## Begin Data to process

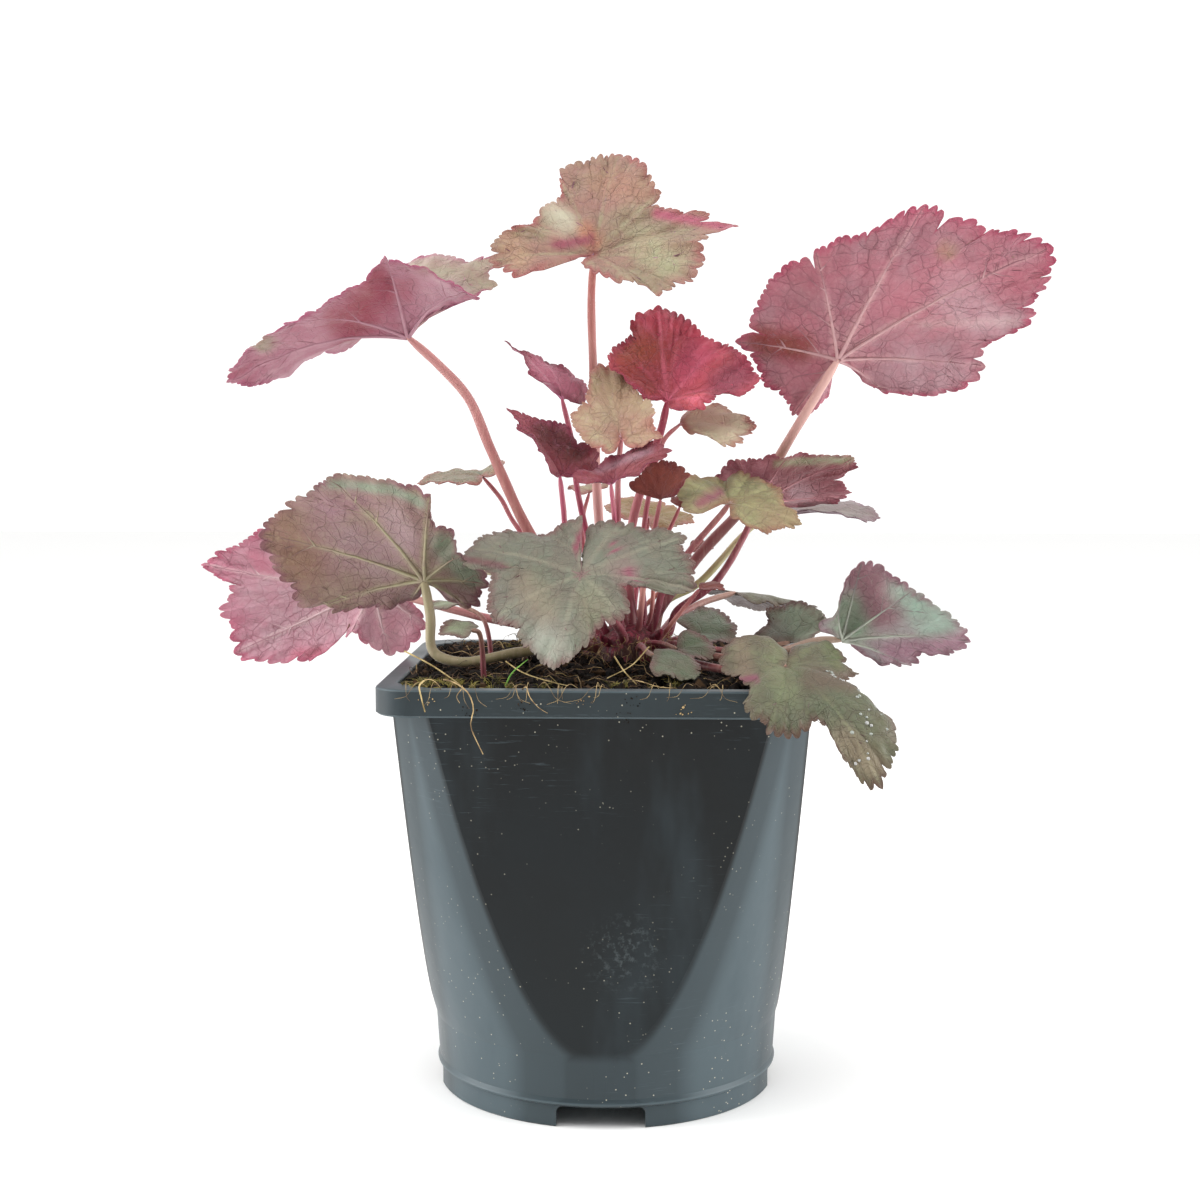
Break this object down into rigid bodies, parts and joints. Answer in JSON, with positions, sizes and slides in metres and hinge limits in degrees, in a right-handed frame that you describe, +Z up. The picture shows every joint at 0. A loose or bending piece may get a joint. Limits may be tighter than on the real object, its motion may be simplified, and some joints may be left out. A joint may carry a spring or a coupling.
{
  "type": "heuchera plant in a nursery pot",
  "caption": "Potted coral bells: lobed leaves in olive, grey-green, rose and crimson on slender stems from one crown, in a black plastic pot with a square rim and round foot.",
  "frame": {"origin": "on the surface that the pot stands on, under the middle of the whole plant's outline seen from above", "axes": "+Z up, -Y towards the front of the plant, +X to its right; the pot's sides are parallel to X and Y"},
  "size_m": [0.2662, 0.1834, 0.2932],
  "materials": {
    "pot_plastic": "blue-black injection-moulded plastic, satin, finely scratched and dusted with soil",
    "peat": "dark crumbly moist peat with fibres, straw and moss",
    "crown_flesh": "crimson fleshy stock with buds and old leaf bases",
    "leaf_olive": "olive to orange-brown upper face with pale veins, softly hairy",
    "leaf_green": "grey-green upper face with pale radiating veins and a reddish edge",
    "leaf_mauve": "rose-mauve underside with raised netted veins",
    "leaf_crimson": "crimson young blade, slightly glossy"
  },
  "bodies": {
    "root": {"pot": "pot_plastic", "soil": "peat", "crown": "crown_flesh", "leaf_right_large": "leaf_mauve", "leaf_left_large": "leaf_mauve", "leaf_top": "leaf_olive", "leaf_crimson_cup": "leaf_crimson", "leaf_small_crimson_a": "leaf_crimson", "leaf_small_crimson_b": "leaf_crimson", "leaf_olive_mid": "leaf_olive", "leaf_olive_small_right": "leaf_olive", "leaf_crimson_fold": "leaf_crimson", "leaf_brown_crimson": "leaf_crimson", "leaf_edge_on_olive": "leaf_olive", "leaf_olive_behind": "leaf_olive", "leaf_light_olive": "leaf_olive", "leaf_crimson_right": "leaf_crimson", "leaf_pale_right": "leaf_mauve", "leaf_front_big": "leaf_green", "leaf_left_mauve": "leaf_mauve", "leaf_left_pink": "leaf_mauve", "leaf_thin_left": "leaf_olive", "leaf_small_green_left": "leaf_green", "leaf_thin_green_left": "leaf_green", "leaf_folded_right": "leaf_mauve", "leaf_curled_right": "leaf_green", "leaf_over_rim": "leaf_olive", "leaf_small_green_front": "leaf_green", "leaf_small_green_right": "leaf_green", "leaf_olive_low_right": "leaf_green", "leaf_young_curled": "leaf_crimson", "leaf_young_brown": "leaf_crimson", "leaf_young_red": "leaf_crimson", "leaf_back_middle": "leaf_green", "leaf_back_left": "leaf_mauve", "leaf_back_right": "leaf_olive"}
  },
  "joints": []
}
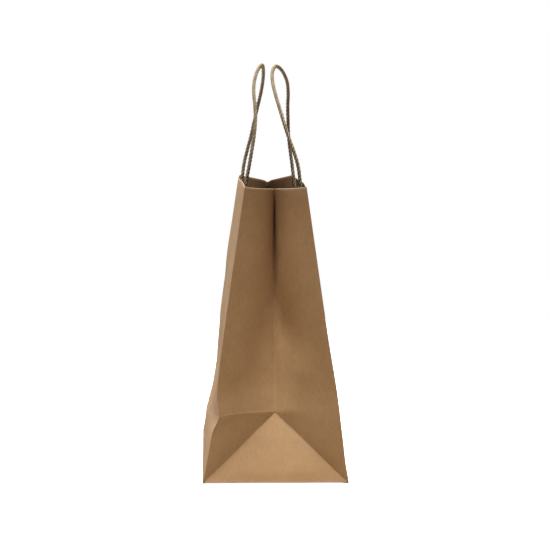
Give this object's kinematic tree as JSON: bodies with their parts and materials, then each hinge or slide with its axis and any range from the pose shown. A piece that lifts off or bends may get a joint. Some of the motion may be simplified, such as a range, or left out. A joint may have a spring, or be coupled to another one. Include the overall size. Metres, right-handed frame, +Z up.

## End Data to process

Copy every line verbatim.

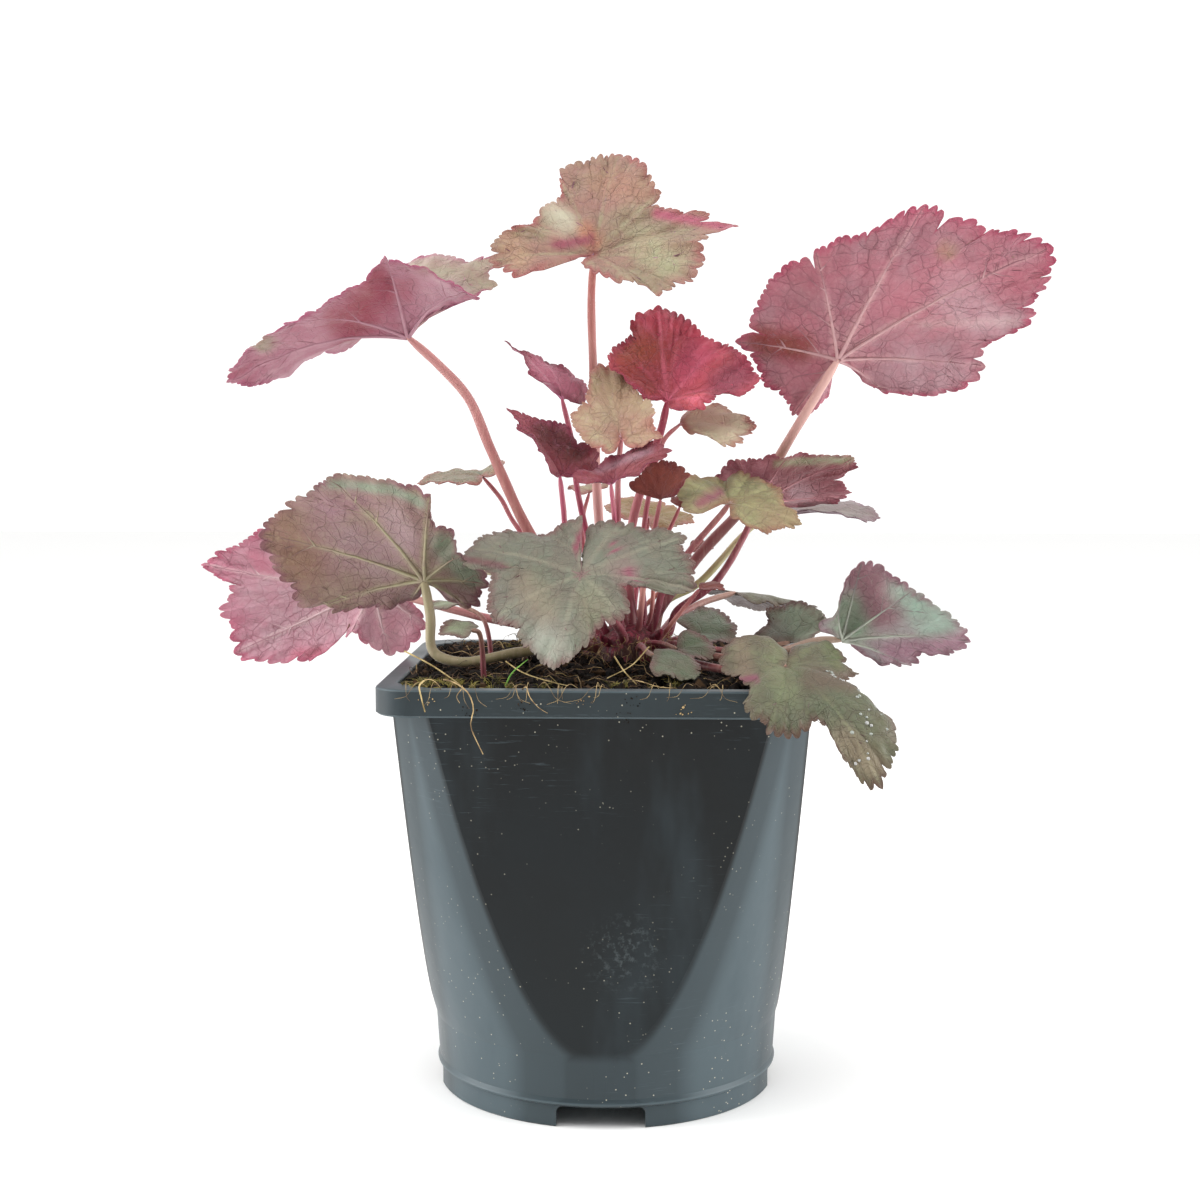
Break this object down into rigid bodies, parts and joints. Answer in JSON, with positions, sizes and slides in metres and hinge limits in degrees, in a right-handed frame that you describe, +Z up. The picture shows every joint at 0. A loose or bending piece may get a joint. Limits may be tighter than on the real object, its motion may be simplified, and some joints may be left out. A joint may carry a spring or a coupling.
{
  "type": "heuchera plant in a nursery pot",
  "caption": "Potted coral bells: lobed leaves in olive, grey-green, rose and crimson on slender stems from one crown, in a black plastic pot with a square rim and round foot.",
  "frame": {"origin": "on the surface that the pot stands on, under the middle of the whole plant's outline seen from above", "axes": "+Z up, -Y towards the front of the plant, +X to its right; the pot's sides are parallel to X and Y"},
  "size_m": [0.2662, 0.1834, 0.2932],
  "materials": {
    "pot_plastic": "blue-black injection-moulded plastic, satin, finely scratched and dusted with soil",
    "peat": "dark crumbly moist peat with fibres, straw and moss",
    "crown_flesh": "crimson fleshy stock with buds and old leaf bases",
    "leaf_olive": "olive to orange-brown upper face with pale veins, softly hairy",
    "leaf_green": "grey-green upper face with pale radiating veins and a reddish edge",
    "leaf_mauve": "rose-mauve underside with raised netted veins",
    "leaf_crimson": "crimson young blade, slightly glossy"
  },
  "bodies": {
    "root": {"pot": "pot_plastic", "soil": "peat", "crown": "crown_flesh", "leaf_right_large": "leaf_mauve", "leaf_left_large": "leaf_mauve", "leaf_top": "leaf_olive", "leaf_crimson_cup": "leaf_crimson", "leaf_small_crimson_a": "leaf_crimson", "leaf_small_crimson_b": "leaf_crimson", "leaf_olive_mid": "leaf_olive", "leaf_olive_small_right": "leaf_olive", "leaf_crimson_fold": "leaf_crimson", "leaf_brown_crimson": "leaf_crimson", "leaf_edge_on_olive": "leaf_olive", "leaf_olive_behind": "leaf_olive", "leaf_light_olive": "leaf_olive", "leaf_crimson_right": "leaf_crimson", "leaf_pale_right": "leaf_mauve", "leaf_front_big": "leaf_green", "leaf_left_mauve": "leaf_mauve", "leaf_left_pink": "leaf_mauve", "leaf_thin_left": "leaf_olive", "leaf_small_green_left": "leaf_green", "leaf_thin_green_left": "leaf_green", "leaf_folded_right": "leaf_mauve", "leaf_curled_right": "leaf_green", "leaf_over_rim": "leaf_olive", "leaf_small_green_front": "leaf_green", "leaf_small_green_right": "leaf_green", "leaf_olive_low_right": "leaf_green", "leaf_young_curled": "leaf_crimson", "leaf_young_brown": "leaf_crimson", "leaf_young_red": "leaf_crimson", "leaf_back_middle": "leaf_green", "leaf_back_left": "leaf_mauve", "leaf_back_right": "leaf_olive"}
  },
  "joints": []
}
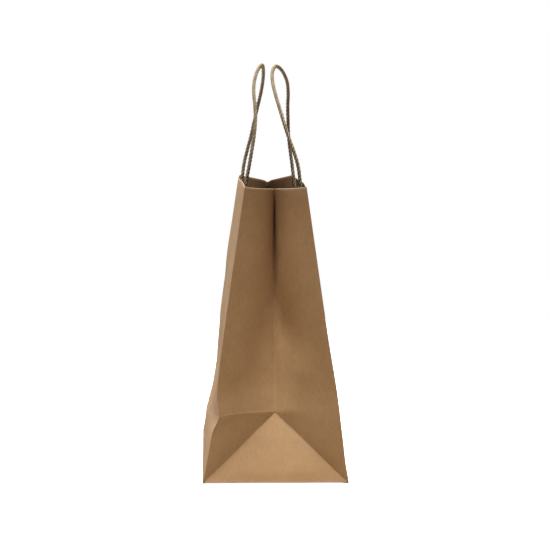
Give this object's kinematic tree as JSON: bodies with their parts and materials, then each hinge or slide with its axis and any range from the pose shown. A piece that lifts off or bends may get a joint. Some of the motion may be simplified, such as a range, or left out. A joint may have a spring, or be coupled to another one. Include the overall size. Metres, right-handed frame, +Z up.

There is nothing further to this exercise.